Kors extolled the anthropologist Wood for his pioneering so-called biography of the concept of diversity 16 years ago, which sought to reverse the tide of “coercion and intolerance” with reason.
The audience for the gala included many of Washington’s elite conservative journalists, including Mollie and Mark Hemingway and Tablet columnist Lee Smith. Encounter also distributed its new book “Ball of Collusion” by former federal prosecutor and National Review contributing editor Andrew McCarthy.
Scholars voice dissent ‘as if cradling cups of nitroglycerin’
Wood said he was inspired by Kirkpatrick’s 1979 essay “Dictatorships and Double Standards,” published in Commentary.
An attack on Carter’s foreign policy written after the mullah’s takeover but before the hostage crisis, she argued that the administration was “sacrificing America’s national interests to the opportunity to side with leftist insurgents wherever they might be found,” he said.

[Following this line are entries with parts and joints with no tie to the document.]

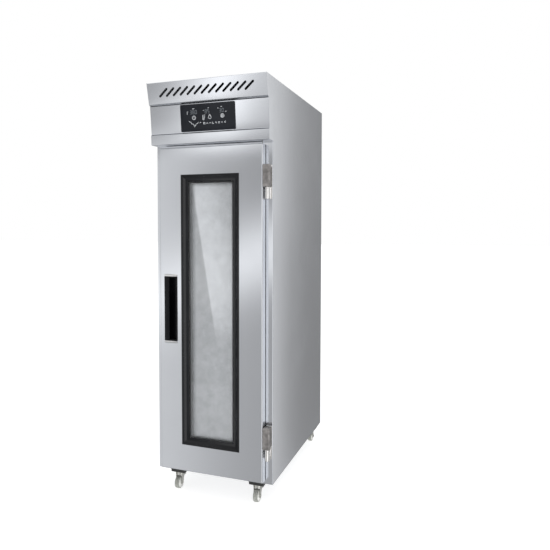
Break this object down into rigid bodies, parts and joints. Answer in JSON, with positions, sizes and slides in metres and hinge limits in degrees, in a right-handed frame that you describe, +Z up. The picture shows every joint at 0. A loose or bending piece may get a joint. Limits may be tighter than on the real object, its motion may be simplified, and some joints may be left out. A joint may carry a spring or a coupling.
{
  "type": "proofing cabinet",
  "caption": "Tall insulated stainless proofing cabinet on casters, with a glazed hinged door, tray runners, fan, heaters, water pan, and a leaning header with controls and air slots.",
  "frame": {"origin": "on the floor, at the middle of the bounding box", "axes": "+X to the right seen from the front, +Y from the front to the back, +Z up"},
  "size_m": [0.5, 0.858, 1.658],
  "materials": {
    "outer_steel": "satin",
    "inner_steel": "satin",
    "bezel_black": "satin",
    "handle_black": "satin",
    "bright_trim": "polished",
    "clear_glass": "gloss",
    "spacer_metal": "matte",
    "seal_rubber": "matte",
    "hinge_metal": "satin",
    "caster_steel": "satin",
    "dark_steel": "satin",
    "white_nylon": "satin",
    "foam": "matte",
    "grey_plastic": "matte",
    "control_black": "gloss",
    "board_green": "satin",
    "motor_grey": "satin",
    "heater_steel": "satin",
    "brass_fitting": "satin",
    "lamp_white": "gloss",
    "gland_black": "matte"
  },
  "bodies": {
    "cabinet": {"left_side_panel": "outer_steel", "right_side_panel": "outer_steel", "top_panel": "outer_steel", "louvre_fascia": "outer_steel", "control_fascia": "outer_steel", "lower_fascia": "outer_steel", "header_floor": "inner_steel", "header_back_cover": "outer_steel", "back_panel": "outer_steel", "base_panel": "outer_steel", "caster_channels": "dark_steel", "breaker_strips": "grey_plastic", "side_liners": "inner_steel", "back_liner": "inner_steel", "ceiling_liner": "inner_steel", "floor_liner": "inner_steel", "insulation_boards": "foam", "rack_uprights": "inner_steel", "tray_runners": "inner_steel", "duct_panel": "inner_steel", "fan_motor": "motor_grey", "fan_guard": "bright_trim", "heating_elements": "heater_steel", "water_pan": "inner_steel", "water_inlet": "brass_fitting", "drain_tube": "inner_steel", "lamp_housing": "lamp_white", "lamp_lens": "lamp_white", "climate_probe": "inner_steel", "control_glass": "control_black", "control_housing": "grey_plastic", "control_board": "board_green", "power_unit": "grey_plastic", "cable_gland": "gland_black", "cover_screws": "bright_trim", "hinge_frame_leaves": "hinge_metal", "caster_plates": "dark_steel", "caster_bolts": "caster_steel"},
    "door": {"door_skin": "outer_steel", "door_liner": "inner_steel", "door_foam": "foam", "window_bezel": "bezel_black", "window_inner_frame": "bezel_black", "outer_glass": "clear_glass", "inner_glass": "clear_glass", "glass_spacer": "spacer_metal", "handle_cup": "handle_black", "handle_grip": "handle_black", "handle_end_caps": "bright_trim", "door_gasket": "seal_rubber", "hinge_door_leaves": "hinge_metal"},
    "fan": {"fan_rotor": "inner_steel"},
    "front_left_swivel": {"front_left_fork": "caster_steel"},
    "front_left_roller": {"front_left_wheel": "white_nylon"},
    "front_right_swivel": {"front_right_fork": "caster_steel"},
    "front_right_roller": {"front_right_wheel": "white_nylon"},
    "rear_left_swivel": {"rear_left_fork": "caster_steel"},
    "rear_left_roller": {"rear_left_wheel": "white_nylon"},
    "rear_right_swivel": {"rear_right_fork": "caster_steel"},
    "rear_right_roller": {"rear_right_wheel": "white_nylon"}
  },
  "joints": [
    {"name": "door_hinge", "type": "hinge", "parent": "cabinet", "child": "door", "pos_m": [0.236, -0.374, 0.76], "axis": [0, 0, 1], "range_deg": [0, 120]},
    {"name": "fan_spin", "type": "hinge", "parent": "cabinet", "child": "fan", "pos_m": [0, 0.32, 1.185], "axis": [0, 1, 0], "continuous": true},
    {"name": "front_left_swivel", "type": "hinge", "parent": "cabinet", "child": "front_left_swivel", "pos_m": [-0.174, -0.3, 0.067], "axis": [0, 0, 1], "continuous": true},
    {"name": "front_left_roll", "type": "hinge", "parent": "front_left_swivel", "child": "front_left_roller", "pos_m": [-0.174, -0.318, 0.025], "axis": [1, 0, 0], "continuous": true},
    {"name": "front_right_swivel", "type": "hinge", "parent": "cabinet", "child": "front_right_swivel", "pos_m": [0.174, -0.3, 0.067], "axis": [0, 0, 1], "continuous": true},
    {"name": "front_right_roll", "type": "hinge", "parent": "front_right_swivel", "child": "front_right_roller", "pos_m": [0.174, -0.318, 0.025], "axis": [1, 0, 0], "continuous": true},
    {"name": "rear_left_swivel", "type": "hinge", "parent": "cabinet", "child": "rear_left_swivel", "pos_m": [-0.205, 0.373, 0.067], "axis": [0, 0, 1], "continuous": true},
    {"name": "rear_left_roll", "type": "hinge", "parent": "rear_left_swivel", "child": "rear_left_roller", "pos_m": [-0.205, 0.391, 0.025], "axis": [1, 0, 0], "continuous": true},
    {"name": "rear_right_swivel", "type": "hinge", "parent": "cabinet", "child": "rear_right_swivel", "pos_m": [0.205, 0.373, 0.067], "axis": [0, 0, 1], "continuous": true},
    {"name": "rear_right_roll", "type": "hinge", "parent": "rear_right_swivel", "child": "rear_right_roller", "pos_m": [0.205, 0.391, 0.025], "axis": [1, 0, 0], "continuous": true}
  ]
}
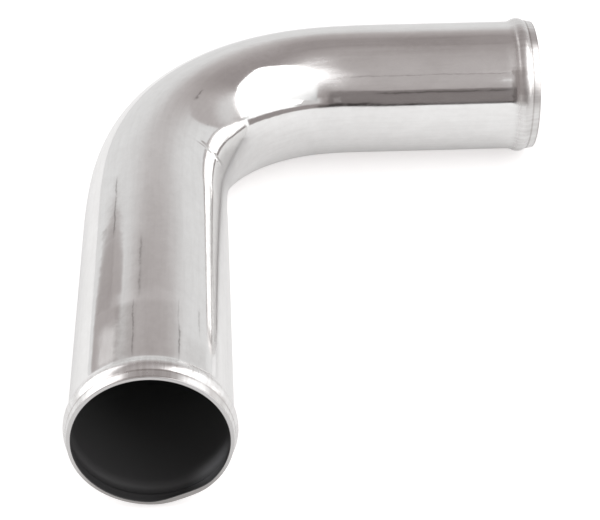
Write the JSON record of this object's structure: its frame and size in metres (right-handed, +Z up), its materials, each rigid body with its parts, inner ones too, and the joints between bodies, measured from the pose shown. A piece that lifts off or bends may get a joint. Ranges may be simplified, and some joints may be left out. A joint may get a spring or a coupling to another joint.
{
  "type": "aluminium pipe bend",
  "caption": "Bent round aluminium tube with a long and a short straight leg, a rolled hose bead behind each open end and a small dent in one lip.",
  "frame": {"origin": "centre of the long leg's mouth, on the tube's centre line", "axes": "+Y along the long leg, into the tube; +X along the short leg, out of its mouth; +Z up, square to the plane that both legs lie in"},
  "size_m": [0.2617, 0.3567, 0.0794],
  "materials": {
    "bare_aluminium": "polished bare metal with drawing lines, soft dark streaks and fine scratches"
  },
  "bodies": {
    "root": {"pipe_bend": "bare_aluminium"}
  },
  "joints": []
}
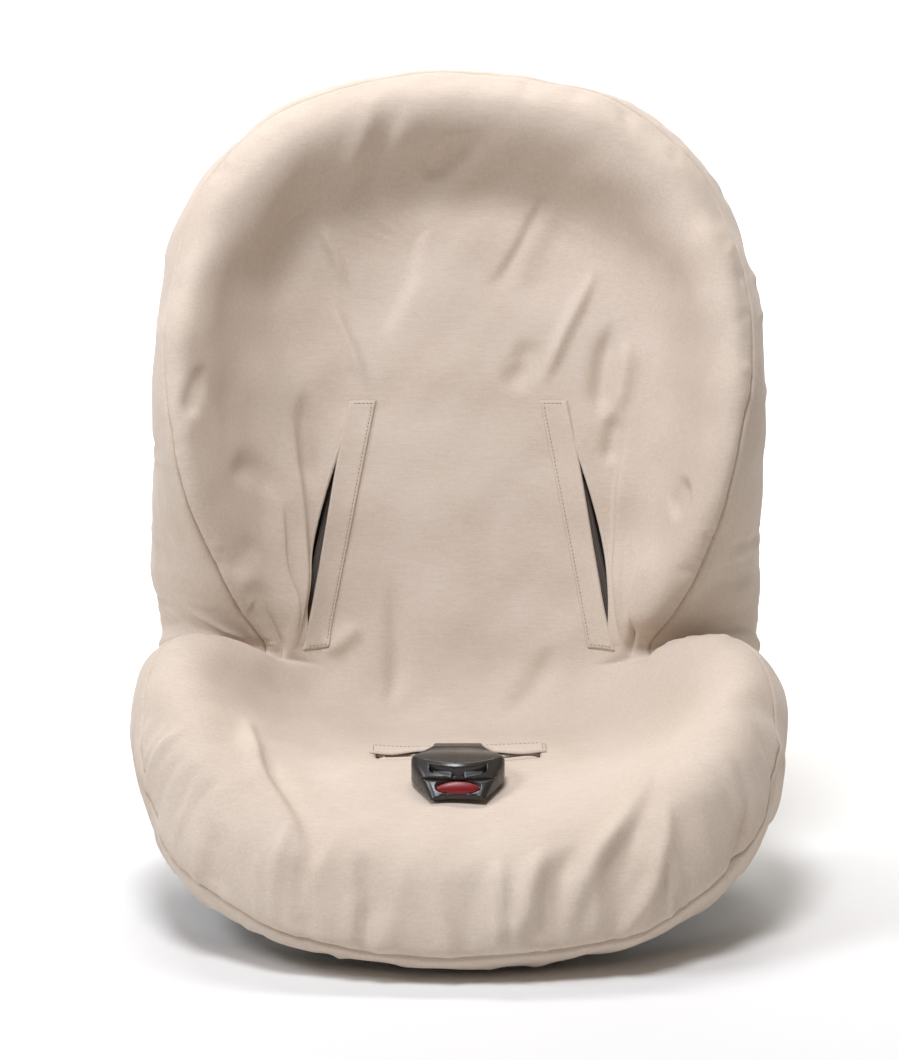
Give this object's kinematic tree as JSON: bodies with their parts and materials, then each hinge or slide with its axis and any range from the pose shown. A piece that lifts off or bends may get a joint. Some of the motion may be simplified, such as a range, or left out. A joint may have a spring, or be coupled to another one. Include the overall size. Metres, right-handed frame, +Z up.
{
  "type": "infant car seat",
  "caption": "Padded bucket car seat for a small child, with side wings, fabric cover, slots for the harness, a crotch buckle and a reclining base.",
  "frame": {"origin": "centre of the whole seat's footprint box, on the floor under the base's rubber feet", "axes": "+Z up, +X across to the left of the child who sits in it, -Y the way the seat faces"},
  "size_m": [0.4782, 0.4775, 0.599],
  "materials": {
    "cover": "matte woven cotton",
    "hem": "matte elastic hem",
    "foam": "matte open cell foam",
    "shell_plastic": "fine moulded grain",
    "base_plastic": "fine moulded grain",
    "webbing": "woven webbing",
    "buckle_plastic": "satin",
    "grey_plastic": "satin",
    "red_plastic": "satin",
    "steel": "zinc plated",
    "rubber": "matte"
  },
  "bodies": {
    "base": {"base_plate": "base_plastic", "rail_left": "grey_plastic", "rail_right": "grey_plastic", "recline_rack": "steel", "foot_front_left": "rubber", "foot_front_right": "rubber", "foot_rear_left": "rubber", "foot_rear_right": "rubber", "lockoff_bracket_left": "base_plastic", "lockoff_pin_left": "steel", "lockoff_bracket_right": "base_plastic", "lockoff_pin_right": "steel"},
    "seat": {"cover_panel": "cover", "cover_side_band": "cover", "hem_elastic": "hem", "slot_flap_left": "cover", "slot_flap_right": "cover", "buckle_slot_flap": "cover", "back_foam": "foam", "seat_foam": "foam", "wing_foam_left": "foam", "wing_foam_right": "foam", "bolster_foam_left": "foam", "bolster_foam_right": "foam", "shell": "shell_plastic", "shoulder_strap_left": "webbing", "shoulder_strap_right": "webbing", "hip_anchor_left": "steel", "hip_anchor_right": "steel", "rear_anchor_bar": "steel", "crotch_strap": "webbing", "crotch_anchor_plate": "steel", "runner_left": "base_plastic", "runner_right": "base_plastic"},
    "buckle": {"buckle_lower_shell": "buckle_plastic", "buckle_upper_shell": "buckle_plastic", "tongue_guide": "grey_plastic", "buckle_sleeve": "webbing"},
    "button": {"release_button": "red_plastic"},
    "recline_latch": {"recline_handle": "base_plastic", "recline_pull_rod": "steel", "recline_pawl": "steel"},
    "slider_left": {"strap_slider_left": "steel"},
    "slider_right": {"strap_slider_right": "steel"},
    "lockoff_left": {"lockoff_lever_left": "grey_plastic"},
    "lockoff_right": {"lockoff_lever_right": "grey_plastic"}
  },
  "joints": [
    {"name": "seat_recline", "type": "hinge", "parent": "base", "child": "seat", "pos_m": [0, -0.02, 0.52], "axis": [-1, 0, 0], "range_deg": [0, 10]},
    {"name": "latch_pull", "type": "slide", "parent": "seat", "child": "recline_latch", "axis": [0, -1, 0], "range_m": [0, 0.009], "stiffness_N_per_m": 600, "springref_m": -0.004},
    {"name": "buckle_swing", "type": "hinge", "parent": "seat", "child": "buckle", "pos_m": [0, -0.08, 0.1236], "axis": [-1, 0, 0], "range_deg": [0, 75]},
    {"name": "button_press", "type": "slide", "parent": "buckle", "child": "button", "axis": [0, 0.9791, 0.2036], "range_m": [0, 0.003], "stiffness_N_per_m": 1500, "springref_m": -0.003},
    {"name": "slider_left_slide", "type": "slide", "parent": "seat", "child": "slider_left", "axis": [0, 0.2956, 0.9553], "range_m": [-0.004, 0.004]},
    {"name": "slider_right_slide", "type": "slide", "parent": "seat", "child": "slider_right", "axis": [0, 0.2956, 0.9553], "range_m": [-0.004, 0.004]},
    {"name": "lockoff_left_hinge", "type": "hinge", "parent": "base", "child": "lockoff_left", "pos_m": [-0.069, 0.19, 0.032], "axis": [-1, 0, 0], "range_deg": [0, 70]},
    {"name": "lockoff_right_hinge", "type": "hinge", "parent": "base", "child": "lockoff_right", "pos_m": [0.069, 0.19, 0.032], "axis": [-1, 0, 0], "range_deg": [0, 70]}
  ]
}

Wood shared his evolution from a “young and naive” academic at the University of Rochester, where he was “utterly shocked” by a shoutdown of conservative activist Phyllis Schlafly, to a mature skeptic of “anti-freedom ideologies” at Boston University. He also credited “The Closing of the American Mind” by Allan Bloom.
An example of the threat of anti-freedom ideologies, Wood said, could be found last week in the Yale Daily News, where a “contributing reporter” wrote a double-minded op-ed about the invitation of Harvard Prof. Harvey Mansfield to address the elite Directed Studies program.
First-year student Madison Hahamy objected to having to attend Mansfield’s lecture because of his dismissal of rape culture, criticism of homosexuality and other politically incorrect views, yet claimed that she believes in “reasoned discourse” and “open-mindedness,” Wood said, reading from the op-ed.
“However,” he continued, drawing audience laughs, Hahamy differentiated her support for those concepts from Mansfield’s “views that dehumanize others” and the “emotionally draining” practice of challenging him. Since Mansfield credits his his philosophy to the Great Books tradition, Hahamy argued, the Great Books themselves are problematic.
“Does Directed Studies care about me?” the first-year student wrote. “By hosting Harvey Mansfield at a mandatory colloquium, Directed Studies has proven that they do not.”
Kirkpatrick would have been familiar with a viewpoint like Hahamy’s, said Wood. The former ambassador told the Republican National Convention in 1984 (below) that opponents of the president’s Grenada invasion want to “blame America first,” a view that has been adopted and promoted within higher education.
Faculty and administrators are dominated by the view that “America is just a terrible place” full of oppression, Wood said.
He called political correctness an “intellectual pathology” as evidenced by the shutdowns of libertarian sociologist Charles Murry at Middlebury College and “War on Cops” author Heather Mac Donald at Claremont McKenna College.
Ideas are being suppressed by the “dismantling of core requirements,” addition of mandatory diversity and social justice courses, student speech codes and bias reporting, he said. Wood also dubbed unpaid labor for progressive causes “voluntyranny.”
He referenced the so-called Overton window, a concept formulated by the late Mackinac Center scholar Joseph Overton on the range of ideas considered appropriate for public discourse.
“We need a safe space for controversial ideas” and “rational inquiry,” Wood said, citing skepticism toward diversity dogma, global warming alarmism and The New York Times’ revisionist 1619 Project, as well as reconsideration of “possibly the benefits of European colonialism.”
Yet a university is the last place an outsider would look for debate on these controversial subjects, Wood continued: Scholars with dissenting views hold them “very quietly, as if cradling cups of nitroglycerin.”
The political left has overhauled liberal education to the point of eliminating “curiosity” about ideas, while converting national citizenship into “citizens of the world” and reducing students to their ethnic groups.
Proponents of widening the Overton window must dare to “say what others deem unsayable” while showing respect for good argument and the people on the other side of the argument, Wood argued. They must defend those “who speak out with untimely truths or provocative opinions,” and criticize “unexamined premises of groupthink.”